Question / Help FX 8150 8Core Compatibility

Krazy

Town drunk
Bensam123 said:
If it's AM3+ it'll work with the processor. It may require a bios update though.

I would recommend buying a 8320 or a 8350 instead. Those are based on Piledriver instead of Bulldozer, which is a pretty hefty improvement. If you do buy either a 8150 or 8350 make sure you disable core parking and get the scheduler patch from MS, that fixes any issues with the processor.
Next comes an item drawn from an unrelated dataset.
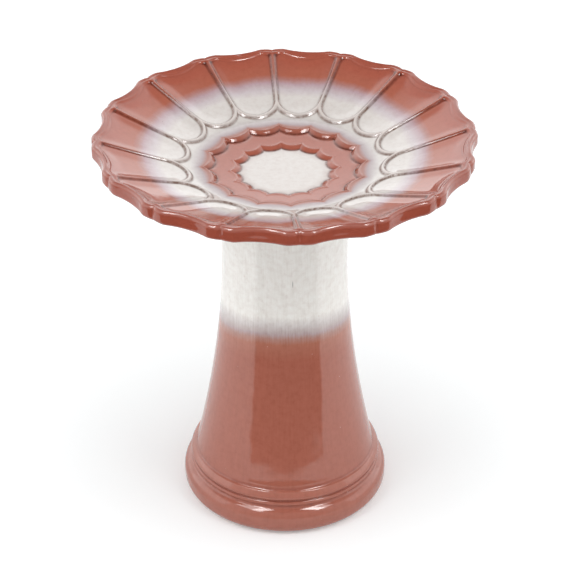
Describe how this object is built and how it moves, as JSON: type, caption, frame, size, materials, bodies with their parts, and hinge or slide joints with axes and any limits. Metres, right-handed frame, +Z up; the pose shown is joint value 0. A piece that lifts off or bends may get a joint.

You don't need Intel to stream. You can overclock a 8350 as well as a 8150. Paying a extra $100-150 for a motherboard in addition to the processor isn't worth it (something Intel users have no choice in paying for). A 8350 runs with very close to the same performance as a 3570k, let alone a 2500k. Almost no one in this thread is considering having to take a extra $100 onto a purchase to get similar performance to a 3570k.

8350 = $200
Board + 3570k = $320

There IS NOT a $120 performance difference between a 3570k and a 8350. Muf is correct. A high end i7 will completely blow a 8350 out of the water. A hexa core i7 costing at least $550. A 3770k isn't even worth buying nor are any of the other i7s till you reach hexacore. A hexacore i7 isn't 2.5x faster then a 8350 either.

The 8150/8350 sucks at single threaded performance, but even that suckiness has limitations (which a lot of people don't put properly into context). The 8350 is just as fast as a 3770k (a $320 processor) in many multi-threaded cases. Unfortunately I haven't seen good hardware review websites that have a couple benchmarks focused on streaming scenarios. Streaming is a very multithreaded workload. Encoding, running your game, running your streaming software, running any other bells and whistles in the background, a web browser, a h264 video (twitch), a web chat, VAC, all while alt tabbing constantly or having it all operating on different monitors.

Too much emphasis is put purely on game benchmarks and single threaded performance.
Except if you are lacking in game performance while...streaming a game, that has a pretty big impact on practical performance difference while streaming. In every game, even a 2500k still beats out the newest AMD chips, with still plenty of horsepower left over for streaming. Not to mention how much power draw you're looking at from the AMD chips vs Sandy/Ivy Bridge.

Yes, current AMD chips are "good enough" for streaming games and such, but they are not the most optimal/efficient.

BTW, running several programs at once isn't being "multithreaded" though obviously x264 encoding is. It's just running a bunch of, most times, single threaded programs at once. Something which the Intel chips are much better at.

Anyway, I think this thread has already gone past its usefulness, no need to continue an Intel vs AMD debate here.
 

Bensam123

Member
Power draw means jack diddly unless you're talking about battery life. It's a over inflated issue. In order to make up the difference in price between a 8350 and a 3570k you'd have to run your computer quite a bit for years and that would just be to make up for the cost difference. If I remember right you'd break even in 3 3/4 years at 10c KW/h.

Single threaded performance isn't the same as multithreaded performance. It's possible for a something to be very good at single threaded and very bad at multithreaded. Streaming is a multithreaded workload, there is no way to get around it. Unfortunately there aren't any benchmarking websites that focus on streaming performance, just the same as I haven't found any that test with core parking off.

Running a bunch of programs at once is the same thing overall as a single multithreaded application, only you're the one manually making more threads (by opening more programs). A computer workload is not nearly the same running a game with nothing in the background verse running a game while streaming.

I disagree, telling someone to buy $320 worth of components when they could most definitely get away with one costing $200 is quite useful to them and their bank account.
 

Haliinen

Member
I know that the FX 8150 is equivalent to the 2600K in multithreaded x264 encoding, (according to x264 Benchmark 5.0.1) both stock clocked. I'm not sure how the real world performance is however. Keep in mind that the FX 8150 is at 3.6 GHz and the 2600K is at 3.4 GHz.
 

seronx

New Member
I own the FX-8320 and use to have a Phenom II 965 BE.

With OBS:
965 BE - 720p @ 30 fps w/ Ultrafast preset and my games were mostly 30-40 fps range. OBS was stable @ 30 fps and no dropped frames.
FX-8320 - 720p @ 60 fps w/ Veryfast preset and my games are mostly in the 40-60 fps range. OBS is stable @ 60 fps and no frame drops.

The CPUs were not overclocked as I'm a stocker. I'm also running an old 480 GTX which doesn't help with the fps since it isn't vectorized where the 600 series and 7000/8000 series are.